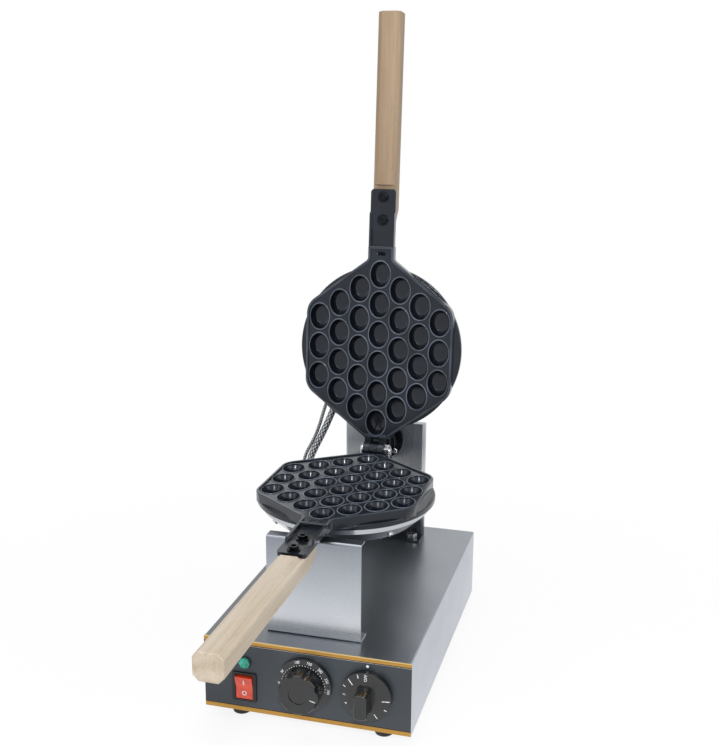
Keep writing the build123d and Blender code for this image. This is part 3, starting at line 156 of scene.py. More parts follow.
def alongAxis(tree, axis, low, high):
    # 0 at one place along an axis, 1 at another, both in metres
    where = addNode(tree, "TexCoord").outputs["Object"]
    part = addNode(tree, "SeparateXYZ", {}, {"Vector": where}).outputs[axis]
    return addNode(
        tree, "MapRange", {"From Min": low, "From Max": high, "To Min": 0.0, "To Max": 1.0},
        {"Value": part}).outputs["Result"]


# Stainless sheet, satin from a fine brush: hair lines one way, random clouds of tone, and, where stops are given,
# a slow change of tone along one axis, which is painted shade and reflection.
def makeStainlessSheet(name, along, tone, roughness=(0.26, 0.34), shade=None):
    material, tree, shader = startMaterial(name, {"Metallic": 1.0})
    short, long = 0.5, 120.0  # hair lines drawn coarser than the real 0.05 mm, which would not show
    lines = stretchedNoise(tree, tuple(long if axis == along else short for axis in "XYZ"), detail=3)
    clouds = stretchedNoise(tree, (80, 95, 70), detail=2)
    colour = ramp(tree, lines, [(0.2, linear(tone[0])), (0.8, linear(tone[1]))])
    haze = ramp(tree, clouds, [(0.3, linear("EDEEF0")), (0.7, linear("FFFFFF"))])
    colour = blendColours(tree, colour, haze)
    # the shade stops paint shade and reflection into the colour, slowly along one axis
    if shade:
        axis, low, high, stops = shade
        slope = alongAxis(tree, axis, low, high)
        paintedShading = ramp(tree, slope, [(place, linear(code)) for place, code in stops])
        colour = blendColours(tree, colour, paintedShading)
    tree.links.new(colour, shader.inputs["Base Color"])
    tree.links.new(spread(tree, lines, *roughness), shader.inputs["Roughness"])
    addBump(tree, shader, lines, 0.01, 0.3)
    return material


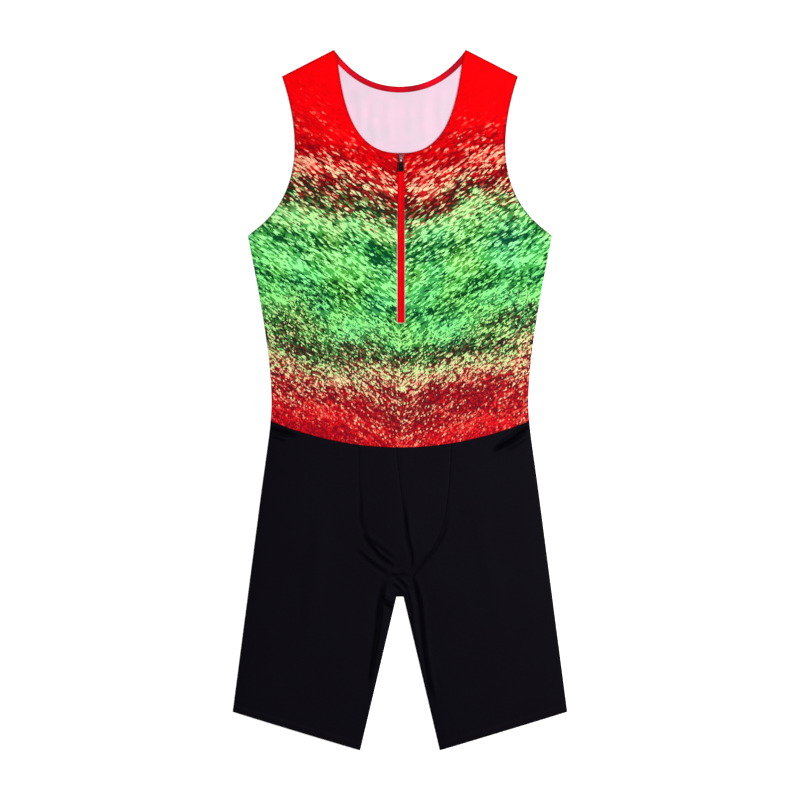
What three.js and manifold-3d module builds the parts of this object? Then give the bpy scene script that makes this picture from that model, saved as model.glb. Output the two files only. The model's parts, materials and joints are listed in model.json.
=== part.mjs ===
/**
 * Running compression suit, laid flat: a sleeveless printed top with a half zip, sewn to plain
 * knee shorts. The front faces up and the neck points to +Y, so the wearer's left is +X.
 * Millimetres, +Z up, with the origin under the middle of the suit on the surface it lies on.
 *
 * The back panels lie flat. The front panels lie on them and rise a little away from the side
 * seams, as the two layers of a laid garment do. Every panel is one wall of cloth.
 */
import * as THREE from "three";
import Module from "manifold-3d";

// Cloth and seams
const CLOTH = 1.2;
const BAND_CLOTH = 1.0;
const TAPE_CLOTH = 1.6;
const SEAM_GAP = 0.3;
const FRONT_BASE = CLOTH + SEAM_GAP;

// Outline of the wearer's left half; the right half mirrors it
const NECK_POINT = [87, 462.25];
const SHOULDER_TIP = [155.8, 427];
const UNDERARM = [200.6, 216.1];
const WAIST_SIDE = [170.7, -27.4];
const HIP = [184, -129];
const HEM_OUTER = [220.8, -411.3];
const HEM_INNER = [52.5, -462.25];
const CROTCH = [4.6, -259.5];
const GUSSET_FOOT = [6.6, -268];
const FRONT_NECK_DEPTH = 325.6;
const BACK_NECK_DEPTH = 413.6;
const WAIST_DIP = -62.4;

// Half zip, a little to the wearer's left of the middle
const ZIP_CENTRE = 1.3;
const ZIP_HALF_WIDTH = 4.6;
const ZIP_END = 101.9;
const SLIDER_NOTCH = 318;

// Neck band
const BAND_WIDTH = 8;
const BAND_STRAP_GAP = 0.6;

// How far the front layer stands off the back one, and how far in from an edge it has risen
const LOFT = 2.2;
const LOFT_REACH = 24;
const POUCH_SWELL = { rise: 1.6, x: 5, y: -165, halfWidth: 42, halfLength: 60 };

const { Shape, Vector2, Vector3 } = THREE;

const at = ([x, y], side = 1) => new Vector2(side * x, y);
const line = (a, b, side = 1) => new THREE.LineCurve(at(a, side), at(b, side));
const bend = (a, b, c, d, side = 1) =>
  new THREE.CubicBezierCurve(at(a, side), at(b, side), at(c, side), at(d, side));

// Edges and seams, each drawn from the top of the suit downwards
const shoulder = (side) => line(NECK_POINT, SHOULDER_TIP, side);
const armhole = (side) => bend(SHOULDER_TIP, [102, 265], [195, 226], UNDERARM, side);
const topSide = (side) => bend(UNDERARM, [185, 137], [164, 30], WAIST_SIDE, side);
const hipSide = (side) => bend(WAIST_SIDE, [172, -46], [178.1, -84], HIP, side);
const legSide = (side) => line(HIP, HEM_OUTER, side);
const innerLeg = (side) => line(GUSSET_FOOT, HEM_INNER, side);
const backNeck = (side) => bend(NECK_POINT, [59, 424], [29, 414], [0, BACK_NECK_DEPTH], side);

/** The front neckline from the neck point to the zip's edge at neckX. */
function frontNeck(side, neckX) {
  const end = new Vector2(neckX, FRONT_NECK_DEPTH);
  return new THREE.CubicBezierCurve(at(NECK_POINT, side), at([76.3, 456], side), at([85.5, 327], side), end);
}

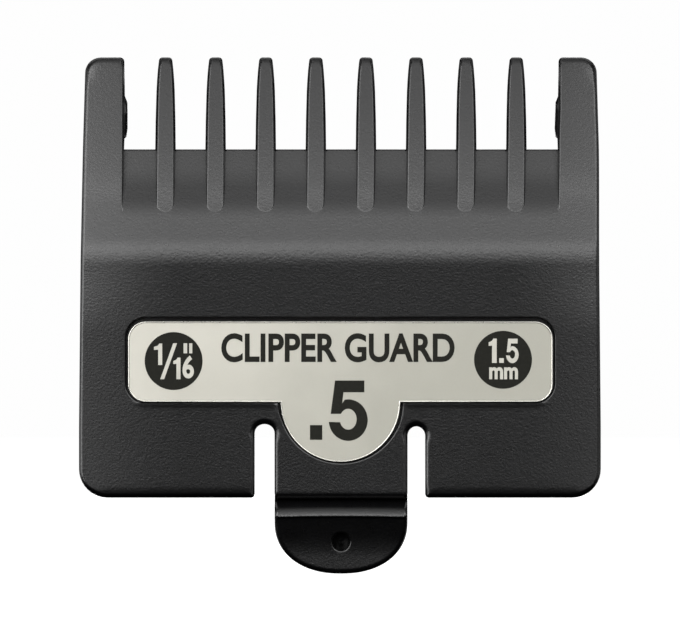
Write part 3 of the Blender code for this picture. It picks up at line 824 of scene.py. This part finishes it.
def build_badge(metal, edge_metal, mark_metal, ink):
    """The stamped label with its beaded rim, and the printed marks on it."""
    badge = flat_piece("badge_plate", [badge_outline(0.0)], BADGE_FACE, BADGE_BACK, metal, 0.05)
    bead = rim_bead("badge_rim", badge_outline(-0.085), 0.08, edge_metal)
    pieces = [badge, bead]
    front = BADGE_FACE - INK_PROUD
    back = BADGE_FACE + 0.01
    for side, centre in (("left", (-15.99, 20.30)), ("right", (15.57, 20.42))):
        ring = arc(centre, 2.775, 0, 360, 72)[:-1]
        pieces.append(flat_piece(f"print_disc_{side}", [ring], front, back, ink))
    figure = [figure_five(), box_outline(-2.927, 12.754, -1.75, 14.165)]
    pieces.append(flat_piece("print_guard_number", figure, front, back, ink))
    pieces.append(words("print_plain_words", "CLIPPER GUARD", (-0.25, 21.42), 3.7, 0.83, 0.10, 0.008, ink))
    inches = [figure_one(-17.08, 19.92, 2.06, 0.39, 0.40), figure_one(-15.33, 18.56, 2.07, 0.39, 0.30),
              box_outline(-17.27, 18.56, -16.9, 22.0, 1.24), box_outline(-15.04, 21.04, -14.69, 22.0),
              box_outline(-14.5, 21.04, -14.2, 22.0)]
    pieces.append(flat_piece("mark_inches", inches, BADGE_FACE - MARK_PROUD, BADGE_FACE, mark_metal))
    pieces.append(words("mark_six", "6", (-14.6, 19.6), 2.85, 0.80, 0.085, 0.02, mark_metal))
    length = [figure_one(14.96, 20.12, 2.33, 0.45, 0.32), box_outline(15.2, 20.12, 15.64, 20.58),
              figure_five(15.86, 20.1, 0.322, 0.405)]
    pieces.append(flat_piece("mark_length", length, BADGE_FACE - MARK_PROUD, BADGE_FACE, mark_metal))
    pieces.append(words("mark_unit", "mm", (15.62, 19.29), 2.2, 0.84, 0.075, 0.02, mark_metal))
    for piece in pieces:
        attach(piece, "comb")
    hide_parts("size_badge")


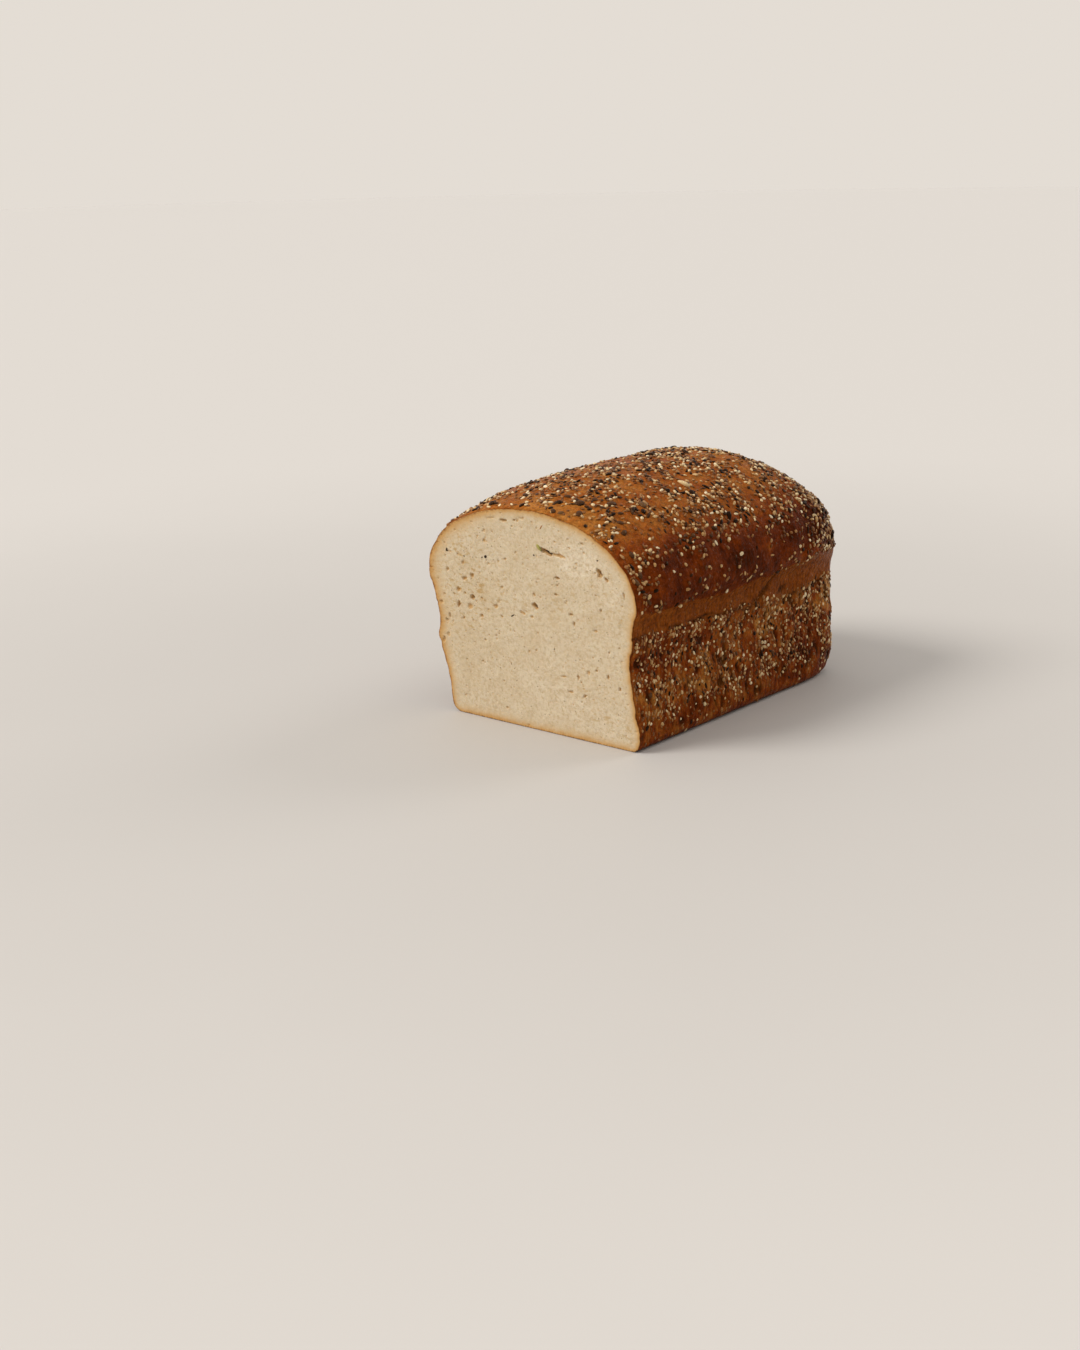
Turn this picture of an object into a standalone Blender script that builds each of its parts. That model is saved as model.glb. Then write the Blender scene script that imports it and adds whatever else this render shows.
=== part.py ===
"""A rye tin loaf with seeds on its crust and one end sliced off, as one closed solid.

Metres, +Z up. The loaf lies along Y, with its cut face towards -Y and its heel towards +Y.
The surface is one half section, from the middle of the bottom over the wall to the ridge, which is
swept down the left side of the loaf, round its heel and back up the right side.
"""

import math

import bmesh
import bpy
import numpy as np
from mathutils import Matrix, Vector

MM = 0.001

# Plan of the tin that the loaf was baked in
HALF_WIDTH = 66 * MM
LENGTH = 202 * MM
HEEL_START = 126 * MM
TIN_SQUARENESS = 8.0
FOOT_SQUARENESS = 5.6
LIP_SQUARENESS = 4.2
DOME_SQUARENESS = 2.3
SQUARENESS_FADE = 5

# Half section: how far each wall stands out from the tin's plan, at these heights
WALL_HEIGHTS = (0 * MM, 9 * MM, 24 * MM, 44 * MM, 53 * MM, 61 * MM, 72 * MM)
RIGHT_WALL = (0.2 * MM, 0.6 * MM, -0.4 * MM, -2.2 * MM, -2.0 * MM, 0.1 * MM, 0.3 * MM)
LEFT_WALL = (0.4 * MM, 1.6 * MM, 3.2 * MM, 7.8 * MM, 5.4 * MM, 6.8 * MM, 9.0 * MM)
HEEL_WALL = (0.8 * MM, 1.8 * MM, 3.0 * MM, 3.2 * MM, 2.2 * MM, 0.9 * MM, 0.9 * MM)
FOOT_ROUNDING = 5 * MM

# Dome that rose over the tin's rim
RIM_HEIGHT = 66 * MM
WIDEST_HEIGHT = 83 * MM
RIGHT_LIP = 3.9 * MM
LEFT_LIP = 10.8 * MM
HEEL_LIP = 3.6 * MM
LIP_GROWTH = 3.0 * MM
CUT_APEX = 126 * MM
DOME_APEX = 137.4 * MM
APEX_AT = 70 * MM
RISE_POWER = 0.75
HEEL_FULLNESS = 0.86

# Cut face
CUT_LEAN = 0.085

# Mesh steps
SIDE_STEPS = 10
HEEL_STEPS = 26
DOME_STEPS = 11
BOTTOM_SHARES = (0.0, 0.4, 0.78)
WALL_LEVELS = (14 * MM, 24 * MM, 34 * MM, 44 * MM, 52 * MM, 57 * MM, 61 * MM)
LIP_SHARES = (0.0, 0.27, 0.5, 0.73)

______

◆ **Given task**
Up to and including the line that holds "return material", reproduce the records above exactly from their first line, and give nothing else.

◆ **Exercise result**
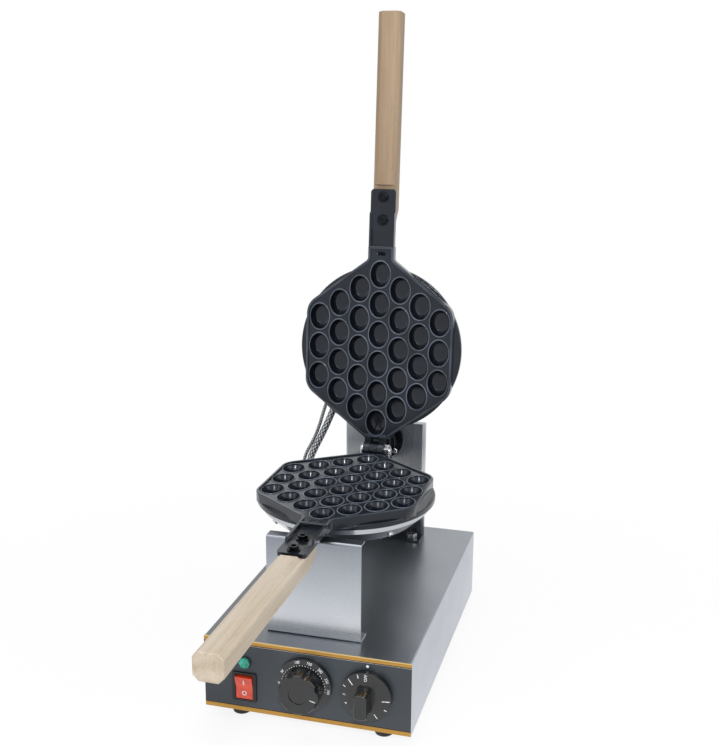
Keep writing the build123d and Blender code for this image. This is part 3, starting at line 156 of scene.py. More parts follow.
def alongAxis(tree, axis, low, high):
    # 0 at one place along an axis, 1 at another, both in metres
    where = addNode(tree, "TexCoord").outputs["Object"]
    part = addNode(tree, "SeparateXYZ", {}, {"Vector": where}).outputs[axis]
    return addNode(
        tree, "MapRange", {"From Min": low, "From Max": high, "To Min": 0.0, "To Max": 1.0},
        {"Value": part}).outputs["Result"]


# Stainless sheet, satin from a fine brush: hair lines one way, random clouds of tone, and, where stops are given,
# a slow change of tone along one axis, which is painted shade and reflection.
def makeStainlessSheet(name, along, tone, roughness=(0.26, 0.34), shade=None):
    material, tree, shader = startMaterial(name, {"Metallic": 1.0})
    short, long = 0.5, 120.0  # hair lines drawn coarser than the real 0.05 mm, which would not show
    lines = stretchedNoise(tree, tuple(long if axis == along else short for axis in "XYZ"), detail=3)
    clouds = stretchedNoise(tree, (80, 95, 70), detail=2)
    colour = ramp(tree, lines, [(0.2, linear(tone[0])), (0.8, linear(tone[1]))])
    haze = ramp(tree, clouds, [(0.3, linear("EDEEF0")), (0.7, linear("FFFFFF"))])
    colour = blendColours(tree, colour, haze)
    # the shade stops paint shade and reflection into the colour, slowly along one axis
    if shade:
        axis, low, high, stops = shade
        slope = alongAxis(tree, axis, low, high)
        paintedShading = ramp(tree, slope, [(place, linear(code)) for place, code in stops])
        colour = blendColours(tree, colour, paintedShading)
    tree.links.new(colour, shader.inputs["Base Color"])
    tree.links.new(spread(tree, lines, *roughness), shader.inputs["Roughness"])
    addBump(tree, shader, lines, 0.01, 0.3)
    return material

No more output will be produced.